A value chain is the end-to-end network of suppliers, manufacturers, logistics providers, and other participants that contribute to producing a finished product. Modern trade laws regulate the whole chain, not just the importer of record: rules like USMCA qualification, Section 232, UFLPA, and CBAM all require visibility into the producers behind the goods. The value chain is the unit of analysis Altana uses to deliver that visibility.

Multi-tier

Direct (tier 1) suppliers are the companies that ship goods or components directly to the importer or buyer. A multi-tier value chain extends beyond tier 1 to include the sub-tier suppliers further upstream — the makers of components, sub-components, and raw materials behind the tier 1 supplier. Most of the trade and supply-chain risk lives upstream, beyond where shipment-by-shipment visibility runs out.

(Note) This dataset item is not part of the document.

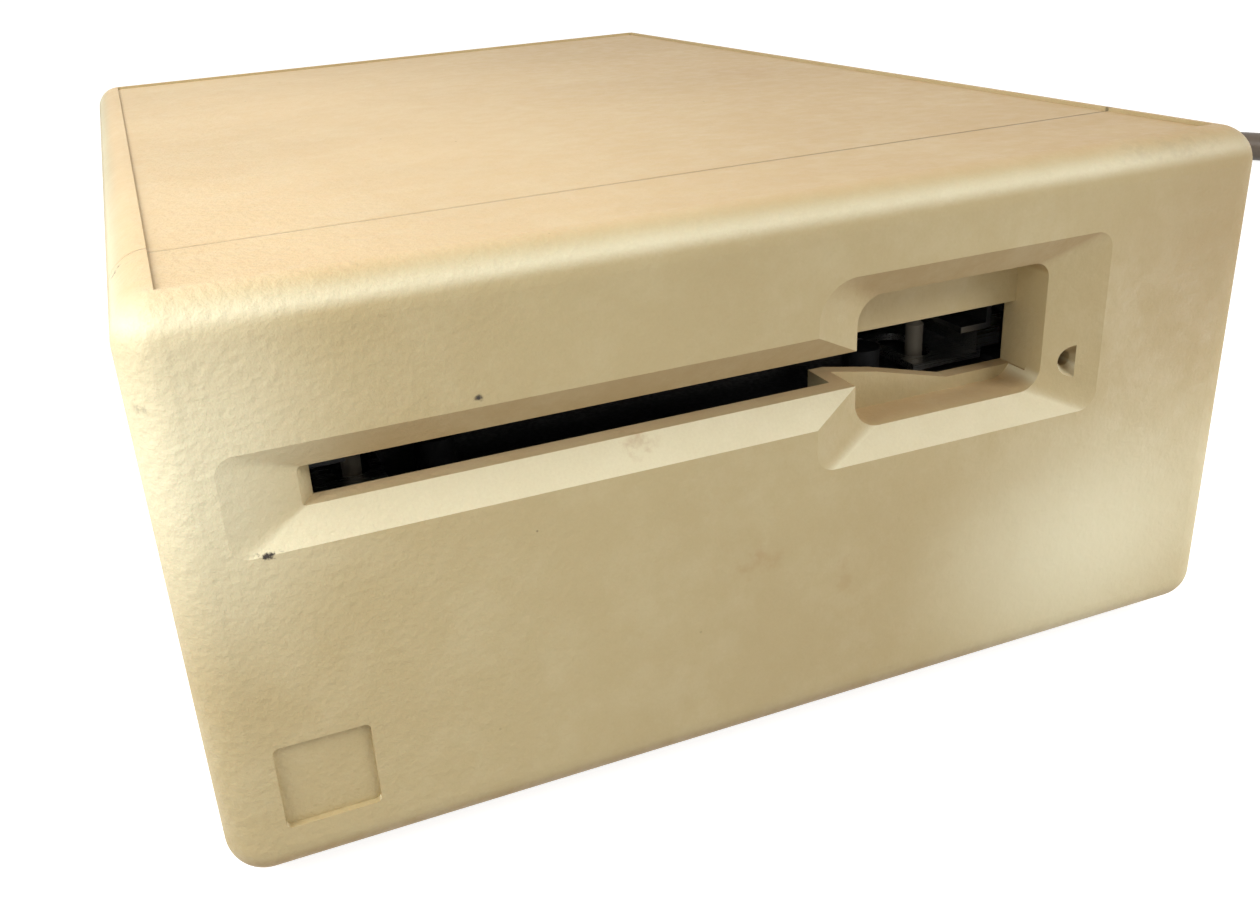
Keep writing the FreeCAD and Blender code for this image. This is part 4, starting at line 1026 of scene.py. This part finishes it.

Tier is a perspective concept, not a fixed property of a company. The same supplier is your tier 1 if it ships to you directly, but your customer's tier 2 if they buy from you. Altana surfaces tier labels relative to a chosen perspective — a finished product, a parent company, or the importer of record — not as a stored attribute of any entity.
A finished product's value chain: tier 1 suppliers ship directly to the importer; tier 2 makers supply tier 1; tier 3 producers supply tier 2; all of which is upstream from the importer's perspective.

Upstream and downstream

Upstream refers to the parts of a value chain earlier in production — the suppliers, sub-suppliers, and raw-material producers that build the inputs to a product. Downstream refers to the parts closer to the end customer — the distribution channels, retailers, and end users that the finished product moves through. Trade compliance and resilience questions almost always live upstream; commercial questions about reach often live downstream.

Sub-tier supplier discovery and value chain illumination

Sub-tier supplier discovery is the work of identifying the suppliers behind your direct suppliers — the tier 2, tier 3, and deeper companies that contribute components and materials to your products. Historically this required asking your suppliers to ask their suppliers, then chasing the answers up a chain that nobody had an incentive to make transparent.

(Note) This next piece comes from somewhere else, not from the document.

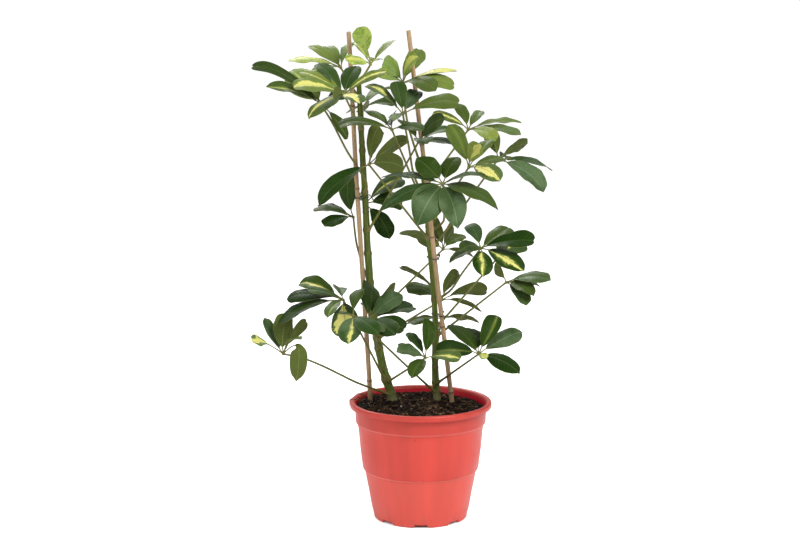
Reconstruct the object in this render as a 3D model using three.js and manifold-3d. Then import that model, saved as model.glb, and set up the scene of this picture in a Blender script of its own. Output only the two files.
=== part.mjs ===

Value chain illumination is the Altana capability that uses the supply chain graph plus your catalog and supplier inputs to reveal multi-tier paths behind your products. Inputs include open-source public data, commercial sources, shipment data from premier trade-data providers and customs authorities, and customer-submitted records. Outputs are traceable value chain paths, surfaced with confidence, that you review and then confirm with your suppliers through Product Passports.

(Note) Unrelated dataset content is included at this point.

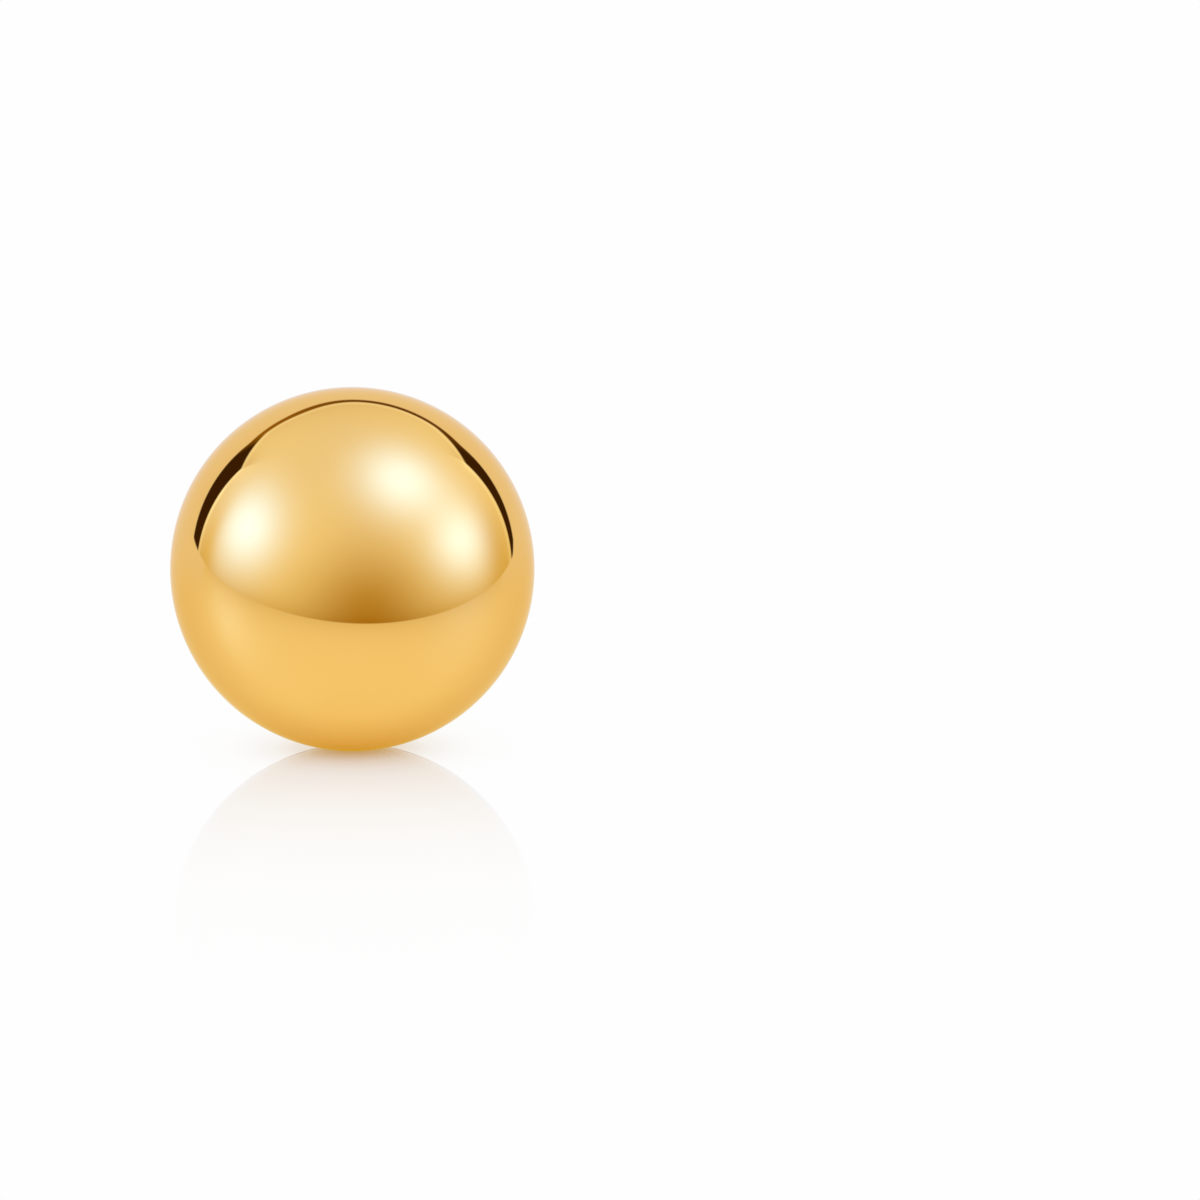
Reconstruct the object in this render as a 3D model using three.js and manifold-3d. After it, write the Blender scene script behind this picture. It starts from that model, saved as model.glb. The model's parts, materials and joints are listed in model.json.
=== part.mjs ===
// Ball stud earring with its butterfly back, lying on a table as it rests by itself.
// Millimetres, +Z up. The ball faces -Y and the post runs back along +Y, dropping to the table.
// The origin is on the table, at the centre of the earring's footprint.
import * as THREE from "three";
import { mergeVertices } from "three/addons/utils/BufferGeometryUtils.js";
import Module from "manifold-3d";

// Ball and post
const BALL_DIAMETER = 8.0;
const POST_DIAMETER = 0.9;
const SOLDER_FILLET = 0.35; // radius of the solder where the post meets the ball
const POST_PAST_BACK = 2.5; // how far the tip stands out behind the butterfly back
const TIP_TAPER = 0.7; // length of the rounded nose
const TIP_FLAT = 0.16; // radius left blunt at the very end of the nose
const GROOVE_FROM_TIP = 1.5; // middle of the safety groove
const GROOVE_WIDTH = 0.6;
const GROOVE_DEPTH = 0.1;

// Room left for the ear lobe, from the back of the ball to the plate
const LOBE_ROOM = 5.0;

// Butterfly back, bent from one strip of sheet
const SHEET = 0.3;
const PLATE_HEIGHT = 4.4;
const PLATE_FLAT = 1.9; // straight stretch of the plate's upper and lower edges
const STRIP_HEIGHT = 3.2; // height of the strip where it is curled
const SCROLL_DIAMETER = 2.5;
const SCROLL_END = 400; // degrees round the scroll, from the outer side, where the strip ends
const COIL_GAP = 0.12; // between the strip's inner coil and what it passes
const GRIP_CLEARANCE = 0.04; // between each scroll and the post
const HOLE_CLEARANCE = 0.08; // round the post, in the plate
const DIMPLE_DEPTH = 0.2; // how far the plate is pressed back round the hole
const DIMPLE_FLARE = 0.35; // how much wider the dimple's mouth is than the hole

// Smoothness of the faceted solids
const BALL_SIDES = 48;
const BALL_RINGS = 28;
const ARC_STEP = 12; // degrees for each facet of a scroll
const FINE_STEPS = 5; // facets of a fillet, groove or nose
const HOLE_SIDES = 24;

// Worked out from the sizes above
const ballRadius = BALL_DIAMETER / 2;
const postRadius = POST_DIAMETER / 2;
const scrollRadius = SCROLL_DIAMETER / 2;
const plateAt = ballRadius + LOBE_ROOM; // along the post, from the ball's centre
const backEndAt = plateAt + SCROLL_DIAMETER;
const tipAt = backEndAt + POST_PAST_BACK;
const scrollCentreX = postRadius + GRIP_CLEARANCE + scrollRadius;
const holeRadius = postRadius + HOLE_CLEARANCE;

const radians = THREE.MathUtils.degToRad;
const point = (x, y) => new THREE.Vector2(x, y);

// The points of an arc about a centre, both ends included, with the angles in radians.
function arc(centre, radiusX, radiusY, from, to, steps) {
  const points = [];
  for (let i = 0; i <= steps; i++) {
    const angle = from + ((to - from) * i) / steps;
    points.push(point(centre.x + radiusX * Math.cos(angle), centre.y + radiusY * Math.sin(angle)));
  }
  return points;
}

// Drops a point that repeats the one before it.
function withoutRepeats(points) {
  return points.filter((p, i) => i === 0 || p.distanceTo(points[i - 1]) > 1e-6);
}

// Half outline of the ball, its solder fillet and the post, from the front of the ball to the tip.
function ballAndPostOutline() {
  const front = -Math.PI / 2;
  const filletX = postRadius + SOLDER_FILLET;
  const filletY = Math.sqrt((ballRadius + SOLDER_FILLET) ** 2 - filletX ** 2);
  const solderStart = Math.atan2(filletY, filletX);
  const ball = arc(point(0, 0), ballRadius, ballRadius, front, solderStart, BALL_RINGS);
  ball[0].x = 0;

  const filletFrom = solderStart + Math.PI;
  const fillet = arc(point(filletX, filletY), SOLDER_FILLET, SOLDER_FILLET, filletFrom, Math.PI, FINE_STEPS);

  const grooveAt = tipAt - GROOVE_FROM_TIP;
  const groove = arc(point(postRadius, grooveAt), -GROOVE_DEPTH, -GROOVE_WIDTH / 2, Math.PI / 2, front, FINE_STEPS);

  const noseRadius = postRadius - TIP_FLAT;
  const nose = arc(point(TIP_FLAT, tipAt - TIP_TAPER), noseRadius, TIP_TAPER, 0, Math.PI / 2, FINE_STEPS);

  return withoutRepeats([...ball, ...fillet, ...groove, ...nose, point(0, tipAt)]);
}

// Radius of the strip's middle line at an angle round the scroll, in degrees from the outer side.
// It keeps the full radius past the post, then steps inside the coil that it meets.
function stripRadius(angle) {
  const outerCoil = scrollRadius - SHEET / 2;
  const share = THREE.MathUtils.clamp((angle - 180) / 90, 0, 1);
  return outerCoil - ((SHEET + COIL_GAP) * (1 - Math.cos(Math.PI * share))) / 2;
}

// One side of the strip round a scroll, from the plate to the strip's end. Offset is from its middle line.
function scrollSide(offset) {
  const from = -90;
  const steps = Math.round((SCROLL_END - from) / ARC_STEP);
  const points = [];
  for (let i = 0; i <= steps; i++) {
    const angle = from + ((SCROLL_END - from) * i) / steps;
    const radius = stripRadius(angle) + offset;
    const turn = radians(angle);
    points.push(point(scrollCentreX + radius * Math.cos(turn), scrollRadius + radius * Math.sin(turn)));
  }
  return points;
}

// The bent strip seen along its scrolls: plate in front, a scroll on each side of the post.
function stripOutline() {
  const outer = scrollSide(SHEET / 2);
  const inner = scrollSide(-SHEET / 2);
  const mirrored = (points) => points.map((p) => point(-p.x, p.y));
  return new THREE.Shape([
    ...outer,
    ...inner.toReversed(),
    ...mirrored(inner),
    ...mirrored(outer).toReversed(),
  ]);
}

// The plate seen from the front, taller than the strip, with waisted shoulders where the strip leaves it.
function plateOutline() {
  const tall = PLATE_HEIGHT / 2;
  const low = STRIP_HEIGHT / 2;
  const flat = PLATE_FLAT / 2;
  const side = scrollCentreX;
  const middle = (flat + side) / 2;
  const shape = new THREE.Shape();
  shape.moveTo(-flat, -tall);
  shape.lineTo(flat, -tall);
  shape.bezierCurveTo(middle, -tall, middle, -low, side, -low);
  shape.lineTo(side, low);
  shape.bezierCurveTo(middle, low, middle, tall, flat, tall);
  shape.lineTo(-flat, tall);
  shape.bezierCurveTo(-middle, tall, -middle, low, -side, low);
  shape.lineTo(-side, -low);
  shape.bezierCurveTo(-middle, -low, -middle, -tall, -flat, -tall);
  return shape;
}

// A closed outline turned about the post's axis.
function turned(points, sides) {
  return new THREE.LatheGeometry(points, sides);
}

function extruded(shape, depth) {
  return new THREE.ExtrudeGeometry(shape, { depth, bevelEnabled: false, curveSegments: 8 });
}

const wasm = await Module();
wasm.setup();

// A closed geometry as a solid that can be joined and cut.
function solid(geometry) {
  const bare = geometry.index ? geometry.toNonIndexed() : geometry.clone();
  bare.deleteAttribute("normal");
  bare.deleteAttribute("uv");
  const merged = mergeVertices(bare, 1e-5);
  return new wasm.Manifold(
    new wasm.Mesh({
      numProp: 3,
      vertProperties: merged.attributes.position.array,
      triVerts: new Uint32Array(merged.index.array),
    }),
  );
}

// A solid back as a geometry with flat faces.
function geometryOf(made) {
  const mesh = made.getMesh();
  const geometry = new THREE.BufferGeometry();
  geometry.setAttribute("position", new THREE.BufferAttribute(mesh.vertProperties, 3));
  geometry.setIndex(new THREE.BufferAttribute(mesh.triVerts, 1));
  const faceted = geometry.toNonIndexed();
  faceted.computeVertexNormals();
  return faceted;
}

function polishedGold() {
  return new THREE.MeshStandardMaterial({ color: 0xf6c670, roughness: 0.06, metalness: 1 });
}

// The ball with its post soldered into the back: one body, turned about the post's axis.
function ballAndPost() {
  const mesh = new THREE.Mesh(turned(ballAndPostOutline(), BALL_SIDES), polishedGold());
  mesh.name = "ball_and_post";
  return mesh;
}

// The butterfly back, with the front of its plate at y = 0 and the post's hole on the y axis.
function butterflyBack() {
  const strip = extruded(stripOutline(), STRIP_HEIGHT).translate(0, 0, -STRIP_HEIGHT / 2);
  const plate = extruded(plateOutline(), SHEET).rotateX(Math.PI / 2).translate(0, SHEET, 0);

  const lip = SHEET + DIMPLE_DEPTH; // back of the pressed dimple
  const lipRadius = holeRadius + SHEET / 2;
  const mouthRadius = holeRadius + DIMPLE_FLARE;
  const dimple = turned(
    [point(0, SHEET / 2), point(mouthRadius + SHEET / 2, SHEET / 2), point(lipRadius, lip), point(0, lip)],
    HOLE_SIDES,
  );
  const hole = turned(
    [
      point(0, -SHEET),
      point(mouthRadius + DIMPLE_FLARE, -SHEET),
      point(mouthRadius, 0),
      point(holeRadius, SHEET),
      point(holeRadius, lip + SHEET),
      point(0, lip + SHEET),
    ],
    HOLE_SIDES,
  );

  const made = solid(strip).add(solid(plate)).add(solid(dimple)).subtract(solid(hole));
  const mesh = new THREE.Mesh(geometryOf(made), polishedGold());
  mesh.name = "butterfly_back";
  mesh.position.y = plateAt;
  return mesh;
}

// How far the post drops below level when a corner this far back and this far below the axis
// touches the table that the ball stands on.
function dropTo(alongPost, belowAxis) {
  const reach = Math.hypot(alongPost, belowAxis);
  return Math.asin(ballRadius / reach) - Math.atan2(belowAxis, alongPost);
}

// The earring comes to rest on the first of these that reaches the table.
const drop = Math.min(
  dropTo(plateAt + SHEET, PLATE_HEIGHT / 2),
  dropTo(backEndAt, STRIP_HEIGHT / 2),
  dropTo(tipAt, TIP_FLAT),
);

const earring = new THREE.Group();
const tipY = tipAt * Math.cos(drop) + TIP_FLAT * Math.sin(drop);
earring.position.set(0, (ballRadius - tipY) / 2, ballRadius);
earring.rotation.x = -drop;
earring.add(ballAndPost(), butterflyBack());

const part = new THREE.Group();
part.add(earring);

export default part;
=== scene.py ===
import json
import math

import bmesh
import bpy
from mathutils import Matrix, Vector


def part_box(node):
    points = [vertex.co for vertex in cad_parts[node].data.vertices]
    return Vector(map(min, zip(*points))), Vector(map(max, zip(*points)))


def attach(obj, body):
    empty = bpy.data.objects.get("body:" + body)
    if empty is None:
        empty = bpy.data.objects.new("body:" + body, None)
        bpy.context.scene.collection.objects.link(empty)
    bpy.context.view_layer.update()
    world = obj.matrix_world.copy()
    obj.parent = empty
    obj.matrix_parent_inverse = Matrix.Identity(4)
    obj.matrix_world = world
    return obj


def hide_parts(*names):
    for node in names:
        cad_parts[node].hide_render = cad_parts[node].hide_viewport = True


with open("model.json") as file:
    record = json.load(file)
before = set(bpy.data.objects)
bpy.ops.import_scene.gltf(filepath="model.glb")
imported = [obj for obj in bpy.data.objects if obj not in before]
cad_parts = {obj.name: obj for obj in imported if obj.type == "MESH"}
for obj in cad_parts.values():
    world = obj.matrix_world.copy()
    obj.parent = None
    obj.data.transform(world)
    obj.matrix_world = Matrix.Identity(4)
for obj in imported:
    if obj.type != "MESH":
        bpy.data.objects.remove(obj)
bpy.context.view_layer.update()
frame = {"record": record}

# Lengths are metres. A size in millimetres is written as so many MM.
MM = 0.001

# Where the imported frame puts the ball, the post's axis and the front of the back's plate
BALL_LOW, BALL_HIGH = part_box("ball_and_post")
BALL_RADIUS = BALL_HIGH.z / 2
BALL_CENTRE = Vector((0, BALL_LOW.y + BALL_RADIUS, BALL_RADIUS))
LOBE_SEAT = frame["record"]["mounts"][0]
POST_AXIS = -Vector(LOBE_SEAT["axis"]).normalized()
POST_DROP = math.asin(-POST_AXIS.z)
PLATE_AT = (Vector(LOBE_SEAT["pos_m"]) - BALL_CENTRE).dot(POST_AXIS)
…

Product Passports — turning a graph projection into shared truth

A Product Passport is a shareable digital record of a product's origin story — how it is sourced, manufactured, and moved, from raw materials to finished product. The graph projection that illumination produces tells you what Altana believes; the Product Passport is the mechanism for your supplier to confirm, augment, or correct it. Once a passport is verified, you, your logistics provider, and (in the right contexts) the customs authority you ship to can all act on the same shared truth.

The full multi-tier view of a product's network, including upstream suppliers beyond the direct relationship, is sometimes called the extended value chain — particularly in government-facing copy describing what Product Passports share for pre-clearance.

How you'll see this in Altana

  • Open a value chain from a catalog product to see the multi-tier supplier network behind it, with each tier labeled relative to your perspective.
  • Value-chain visibility drives downstream country-of-origin, FTA qualification, and Section 232 determinations — the sub-tier producers behind a finished good are what the trade rules care about.
  • Sub-tier exposure flows directly into exposure terminology — the value chain is how you find risk that doesn't show up on a tier 1 supplier alone.
  • Product Passports collected from your suppliers populate the same value-chain view, replacing inferred connections with confirmed ones over time.

Key terms

Value chain
The end-to-end network of suppliers, manufacturers, logistics providers, and other participants that contribute to producing a finished product.
Multi-tier value chain
A value chain that extends beyond direct (tier 1) suppliers to include the sub-tier suppliers and producers further upstream — the makers of components, sub-components, and raw materials.
Tier 1 supplier
A company that ships goods or components directly to an importer or buyer. The closest ring of suppliers in a value chain.
Tier 2 / tier 3 / tier n supplier
Suppliers further upstream — the component makers, sub-component suppliers, and raw-material producers behind a tier 1 supplier. Most modern trade risk concentrates here.
Tier (as a label)
A position in a value chain relative to a chosen perspective — not a stored attribute of a company. A supplier that is your tier 1 may be your customer's tier 2.
Upstream / downstream
Upstream refers to the parts of a value chain earlier in production; downstream refers to the parts closer to the end customer.
Sub-tier supplier discovery
Identifying the suppliers behind your direct suppliers — the tier 2, tier 3, and deeper companies that contribute components and materials to your products.
Value chain illumination
The Altana capability that uses the supply chain graph plus your catalog and supplier inputs to reveal multi-tier paths behind a product, surfaced with confidence for review and confirmation.
Extended value chain
The full multi-tier view of a product's network, including upstream suppliers beyond the direct (tier 1) relationship.
Product Passports
A shareable digital record of a product's origin story. The mechanism for sharing and verifying multi-tier value chain information across the network — importers, suppliers, logistics providers, and customs authorities.